Pricing Flashcards
Price
Amount that customers pay for having or using a product or service.
In order to meet their marketing objectives, businesses have to set the appropriate pricing strategies.
Cost-Plus (Basic Strategy)
It consists of adding a markup to the average cost. The sum is the final price.
A markup is a percentage from the average cost that is added to it.
Use: Small businesses/markets, resellers and service based businesses
Pros of Cost Plus
- Simple and Quick form
- Ensures that all costs are covered and profits as well
Cons of Cost Plus
- Doesn’t take into account competitor’s prices
- Doesn’t take into account customer value and market needs
Penetration Pricing
Using initially low prices to attract customers and increase the market share. Once the market share is big enough the prices then rise.
Use for:
Increase brand awareness
Mass marketing
New product in existing market or vice versa
New player in the market
High demand is expected
Pros of Penetration Pricing
- High sales volume and market share
- Increase brand awareness
- Higher sales → Reduced costs of production → Higher stock turnover
Cons of Penetration Pricing
- Higher sales don’t mean higher profits
- Only works in low price sensitive markets, because once princes increase the business will lose customers.
- Brand value at risk→ Low prices linked to poor quality
Loss Leader Pricing
Selling the product at a loss, below its average cost. Losing money. In hopes that it will attract customers and those will hopefully purchase other products that have a higher price, thus compensating the lost money.
Used in supermarkets.
Pros of Loss Leader Pricing
- Attract customers
- Promotional strategy → Makes customers switch brands and leave your competitor.

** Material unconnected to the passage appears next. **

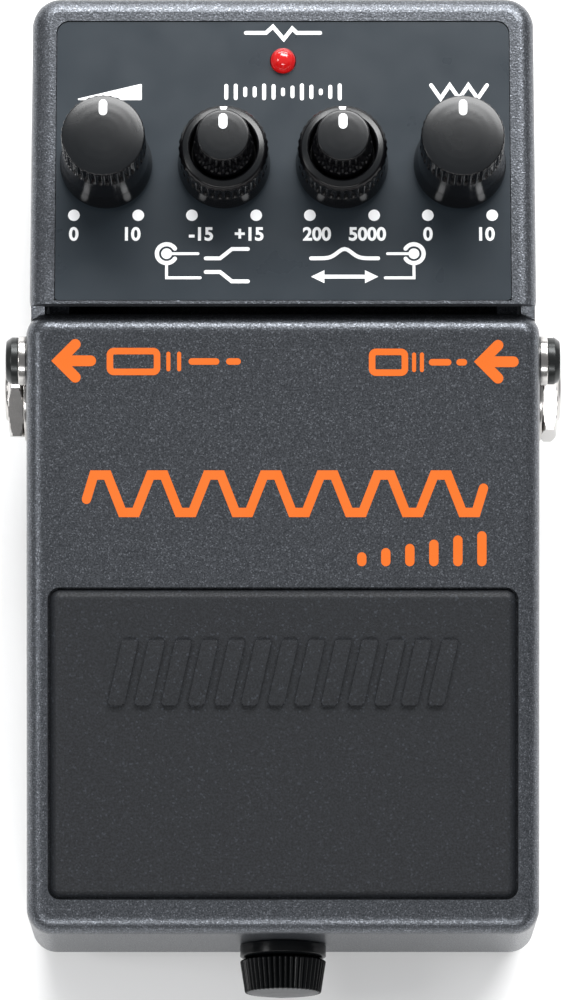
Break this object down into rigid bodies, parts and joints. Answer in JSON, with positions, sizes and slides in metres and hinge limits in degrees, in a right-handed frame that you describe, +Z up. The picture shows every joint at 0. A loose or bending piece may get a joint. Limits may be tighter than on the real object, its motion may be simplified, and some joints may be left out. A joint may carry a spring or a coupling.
{
  "type": "guitar effects pedal",
  "caption": "Compact guitar effects pedal: die-cast case, sprung rubber-topped treadle on side pivots, front thumbscrew, two single and two concentric knobs, side sockets.",
  "frame": {"origin": "centre of the bounding box on the floor, under the rubber base", "axes": "+X to the player's right (input socket), +Y to the rear (knob end), +Z up"},
  "size_m": [0.073, 0.129, 0.059],
  "materials": {
    "case_paint": "die-cast, painted satin with fine metallic fleck",
    "treadle_paint": "die-cast, painted satin with fine metallic fleck",
    "panel": "satin",
    "rubber": "fine grain",
    "sole_rubber": "matt",
    "knob_plastic": "gloss",
    "black_plastic": "matt",
    "nylon": "matt",
    "chrome": "polished",
    "zinc": "zinc plated",
    "black_screw": "black oxide",
    "base_steel": "painted",
    "spring_steel": "bright",
    "shaft_metal": "turned",
    "lens": "clear red",
    "board": "solder mask",
    "card": "fibre",
    "battery_can": "printed can",
    "wire": "insulation"
  },
  "bodies": {
    "case": {"case_shell": "case_paint", "base_plate": "base_steel", "rubber_base": "sole_rubber", "base_screws": "zinc", "insulating_sheet": "card", "pivot_screws": "black_screw", "pivot_washers": "chrome", "switch_body": "black_plastic", "switch_pcb": "board", "output_jack_body": "black_plastic", "output_jack_bushing": "chrome", "output_jack_washer": "chrome", "output_jack_nut": "chrome", "input_jack_body": "black_plastic", "input_jack_bushing": "chrome", "input_jack_washer": "chrome", "input_jack_nut": "chrome", "dc_jack_housing": "black_plastic", "dc_jack_pin": "chrome", "battery": "battery_can", "battery_snap": "black_plastic", "battery_leads": "wire", "main_pcb": "board", "control_pcb": "board", "board_link_pins": "zinc", "main_pcb_components": "black_plastic", "switch_ribbon": "black_plastic", "panel_plate": "panel", "led_lens": "lens", "level_pot_body": "zinc", "low_high_pot_body": "zinc", "middle_pot_body": "zinc", "gain_pot_body": "zinc", "pot_washers": "zinc", "pot_nuts": "zinc"},
    "hinge_sleeve": {"pivot_bushes": "nylon", "coil_spring": "spring_steel"},
    "treadle": {"treadle_shell": "treadle_paint", "rubber_pad": "rubber", "spring_seat": "black_plastic", "switch_presser": "sole_rubber"},
    "screw_collar": {"thumbscrew_collar": "black_plastic"},
    "thumbscrew": {"thumbscrew_knob": "black_plastic", "thumbscrew_shank": "zinc"},
    "plunger": {"switch_plunger": "nylon"},
    "level_control": {"level_knob": "knob_plastic", "level_shaft": "shaft_metal"},
    "gain_control": {"gain_knob": "knob_plastic", "gain_shaft": "shaft_metal"},
    "bass_control": {"bass_ring_knob": "knob_plastic", "bass_outer_shaft": "shaft_metal"},
    "treble_control": {"treble_knob": "knob_plastic", "treble_inner_shaft": "shaft_metal"},
    "frequency_control": {"frequency_ring_knob": "knob_plastic", "frequency_outer_shaft": "shaft_metal"},
    "middle_control": {"middle_knob": "knob_plastic", "middle_inner_shaft": "shaft_metal"}
  },
  "joints": [
    {"name": "treadle_open", "type": "hinge", "parent": "case", "child": "hinge_sleeve", "pos_m": [0, 0.0152, 0.035], "axis": [-1, 0, 0], "range_deg": [0, 52]},
    {"name": "treadle_press", "type": "hinge", "parent": "hinge_sleeve", "child": "treadle", "pos_m": [0, 0.0152, 0.035], "axis": [1, 0, 0], "range_deg": [0, 2.3], "stiffness_Nm_per_rad": 16, "springref_deg": -2.86, "deforming": ["coil_spring"]},
    {"name": "screw_travel", "type": "slide", "parent": "treadle", "child": "screw_collar", "axis": [0, -1, 0], "range_m": [0, 0.005]},
    {"name": "thumbscrew_turn", "type": "hinge", "parent": "screw_collar", "child": "thumbscrew", "pos_m": [0, -0.062, 0.013], "axis": [0, -1, 0], "range_deg": [0, 2572]},
    {"name": "plunger_travel", "type": "slide", "parent": "case", "child": "plunger", "axis": [0, 0, -1], "range_m": [0, 0.0022]},
    {"name": "level_turn", "type": "hinge", "parent": "case", "child": "level_control", "pos_m": [-0.02272, 0.0387, 0.05], "axis": [0, 0, 1], "range_deg": [-148, 148]},
    {"name": "bass_turn", "type": "hinge", "parent": "case", "child": "bass_control", "pos_m": [-0.00758, 0.0387, 0.05], "axis": [0, 0, 1], "range_deg": [-148, 148]},
    {"name": "treble_turn", "type": "hinge", "parent": "case", "child": "treble_control", "pos_m": [-0.00758, 0.0387, 0.05], "axis": [0, 0, 1], "range_deg": [-148, 148]},
    {"name": "frequency_turn", "type": "hinge", "parent": "case", "child": "frequency_control", "pos_m": [0.00758, 0.0387, 0.05], "axis": [0, 0, 1], "range_deg": [-148, 148]},
    {"name": "middle_turn", "type": "hinge", "parent": "case", "child": "middle_control", "pos_m": [0.00758, 0.0387, 0.05], "axis": [0, 0, 1], "range_deg": [-148, 148]},
    {"name": "gain_turn", "type": "hinge", "parent": "case", "child": "gain_control", "pos_m": [0.02272, 0.0387, 0.05], "axis": [0, 0, 1], "range_deg": [-148, 148]}
  ],
  "couplings": [
    {"joint": "thumbscrew_turn", "follows": "screw_travel", "rad_per_m": 8976},
    {"joint": "plunger_travel", "follows": "treadle_press", "m_per_rad": 0.0541}
  ]
}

Cons of Loss Leader Pricing
- It is risky, it is all based on probability.
- Can be considered an unfair practice.
Predatory Pricing (Dangerous Strategy, can lead to price wars)
Consists of initially setting really low prices to kick any competitors off the market. After there are no competitors left the prices rise so they recoup profits. Potential monopoly.
Pros of Predatory Pricing
- No competitors, high entry barrier
- Dominant position
Cons of Predatory Pricing
- Unethical
- Illegal in some countries
- Hard to sustain in the long term. Profitability at risk.
Premium Prices & when are they used
Setting really high initial prices. To make the product seem superior to its competitors. Strategy used in high quality products. The high price is sustained for a long time unlike Price Skimming.
Use when:
Building a luxury brand/image
When the business has competitive advantages
Pros of Premium Prices
- Seen as a status symbol, people want to show it off → Free advertisement
- High profit margins
- Increased brand value
- Firms can focus on improving the product’s quality → Because they don’t try to buy it for less because they are convinced of the price.